We seem to be searching for revenue in all the wrong places on the Web. The money is there, but it's likely not in consumers, the way it was in the Web 1.0 world.

Matt Asay Contributing Writer
Matt Asay is a veteran technology columnist who has written for CNET, ReadWrite, and other tech media. Asay has also held a variety of executive roles with leading mobile and big data software companies.
Matt Asay
2 min read

A recent post on Techdirt offers provocative food for thought on how to monetize media in the digital world, but the implications run well beyond journalists scrapping for a living.

Using Mark Cuban's suggestion that sports leagues fund journalists (instead of newspapers funding them), Techdirt makes the following observation:

In truth, this is often what has happened anyway, with local companies buying ads in the paper and expecting coverage of the local sports teams, even when there wasn't a direct need for it.

Making it more explicit, while also making the editorial controls clear, doesn't seem so unreasonable. In fact, it seems like it might make a lot more sense than the old way of doing things in that it gets everything out in the open.

The underlying implication? That perhaps we've been looking to the wrong paymasters on the Web.

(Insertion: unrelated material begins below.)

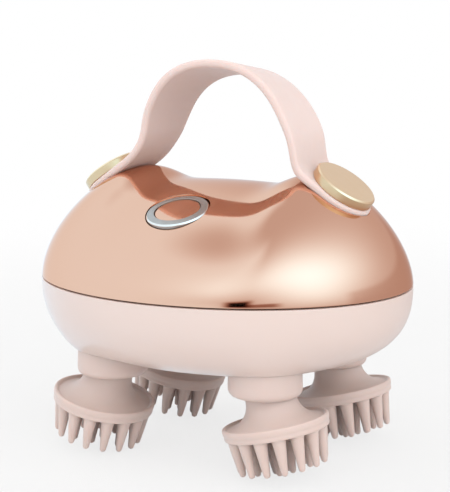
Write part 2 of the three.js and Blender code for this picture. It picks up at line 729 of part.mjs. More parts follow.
addPart('button_bezel', buttonBezel(), 'satinRing');
addPart('power_button', buttonCap(), 'roseChrome');
addPart('button_switch', buttonSwitch(), 'blackRubber');
addPart('switch_board', switchBoard(), 'board');

addPart('battery', batteryCell(), 'cellWrap');
addPart('battery_tray', batteryTray(), 'greyPlastic');
addPart('control_board', controlBoard(), 'board');
addPart('charge_socket', chargeSocket(), 'steel');
addPart('charge_plug', chargePlug(), 'blushSilicone');

addPart('motor', motorCan(), 'steel');
addPart('gear_base', gearBase(), 'greyPlastic');
addPart('gear_cover', gearCover(), 'greyPlastic');
addGearPins();
addGearTrain();
CHASSIS_POSTS.forEach(([x, y], i) => {
  addPart(`chassis_screw_${i + 1}`, chassisScrew(), 'steel').position.set(x, y, 0);
});

const brushes = corners().map(([, sx, sy]) => brushHead(sx, sy));
brushes[0].computeBoundingBox();
const FLOOR = brushes[0].boundingBox.min.z + TIP_WEAR;

corners().forEach(([name, sx, sy], i) => {
  const bush = ring(SHAFT_RADIUS + 0.25, 4.9, WELL_ROOF.bottom + 0.1, BASE_PLATE.top);
  const seal = ring(SHAFT_RADIUS + GAP, 5.6, HUB_TOP + GAP, WELL_ROOF.bottom - GAP);
  addPart(`shaft_bush_${name}`, bush, 'brass').position.set(sx * HEAD_X, sy * HEAD_Y, 0);
  addPart(`shaft_seal_${name}`, seal, 'blackRubber').position.set(sx * HEAD_X, sy * HEAD_Y, 0);
  addPart(`output_shaft_${name}`, outputShaft(sx, sy), 'steel');
  addPart(`spin_hub_${name}`, spinHub(sx, sy), 'blushSilicone');
  addPart(`brush_core_${name}`, brushCore(sx, sy), 'greyPlastic');
  addPart(`brush_head_${name}`, trimTips(brushes[i], FLOOR), 'blushSilicone');
});

massager.position.z = -FLOOR;

export default massager;
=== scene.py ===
"""Cordless scalp massager: the visible surfaces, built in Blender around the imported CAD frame.

Shapes are worked out in millimetres in the seam frame: the frame of the CAD model with z = 0 where
the two shells meet. Objects are in metres, in the frame of the CAD model.
"""

import json
import math

import bmesh
import bpy
import numpy as np
from mathutils import Matrix, Vector


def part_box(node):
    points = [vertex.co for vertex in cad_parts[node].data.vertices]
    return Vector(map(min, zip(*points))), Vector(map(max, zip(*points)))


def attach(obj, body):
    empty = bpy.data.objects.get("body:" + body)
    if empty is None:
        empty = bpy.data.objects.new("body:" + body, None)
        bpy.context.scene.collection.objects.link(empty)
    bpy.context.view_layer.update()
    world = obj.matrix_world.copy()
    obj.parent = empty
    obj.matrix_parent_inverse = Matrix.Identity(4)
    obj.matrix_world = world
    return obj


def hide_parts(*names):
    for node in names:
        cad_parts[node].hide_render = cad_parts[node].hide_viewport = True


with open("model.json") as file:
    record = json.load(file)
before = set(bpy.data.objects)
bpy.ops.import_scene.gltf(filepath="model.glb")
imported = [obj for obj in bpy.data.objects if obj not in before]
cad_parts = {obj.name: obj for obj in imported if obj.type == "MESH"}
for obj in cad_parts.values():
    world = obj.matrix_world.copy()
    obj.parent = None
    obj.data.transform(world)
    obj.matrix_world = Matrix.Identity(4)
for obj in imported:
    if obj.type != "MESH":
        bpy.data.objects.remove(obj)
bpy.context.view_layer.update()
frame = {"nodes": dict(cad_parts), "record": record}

# ---- driving dimensions, in millimetres -----------------------------------------------------

MM = 0.001
FIT_GAP = 0.3  # round a stud, shaft or spigot in its hole
SEAM_HALF_GAP = 0.15
SHOWN_HALF_GAP = 0.24  # a little wider than in the CAD, so that the dark line reads
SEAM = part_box("lower_shell")[1].z / MM + SEAM_HALF_GAP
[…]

Dave Rosenberg joins a long line of people searching for a way for Twitter to make money, but perhaps the money isn't in Twitter at all. The money is likely in people getting paid to post to Twitter, or in search providers like Google getting paid to skim intelligence from the Twitter data cloud, but Twitter as the technology provider? I'm beginning to think the money just isn't there, and that it's absolutely the wrong place to be looking.

Or consider phone calls, the economics of which have dramatically changed in the past 10 years. The Guardian takes on the concept of "free" phone calls through Skype and finds--get ready!--that there's no such thing as a free call. The money you pay simply shifts to your Internet service provider (paying a premium for better bandwidth), your headset provider, or other add-on services. You save money in one place; you spend it in another.

For Twitter, I believe it needs to stop thinking about individual consumers and start thinking of the companies that could derive value from it. Indeed, I'm beginning to think that much of the content in Web 2.0 is going to be funded by corporations trying to be heard on the cacophonous Web, not consumers clicking on advertisements.

The Web not only changes the economics of distribution, but also to whom we should be thinking about distributing and, hence, charging.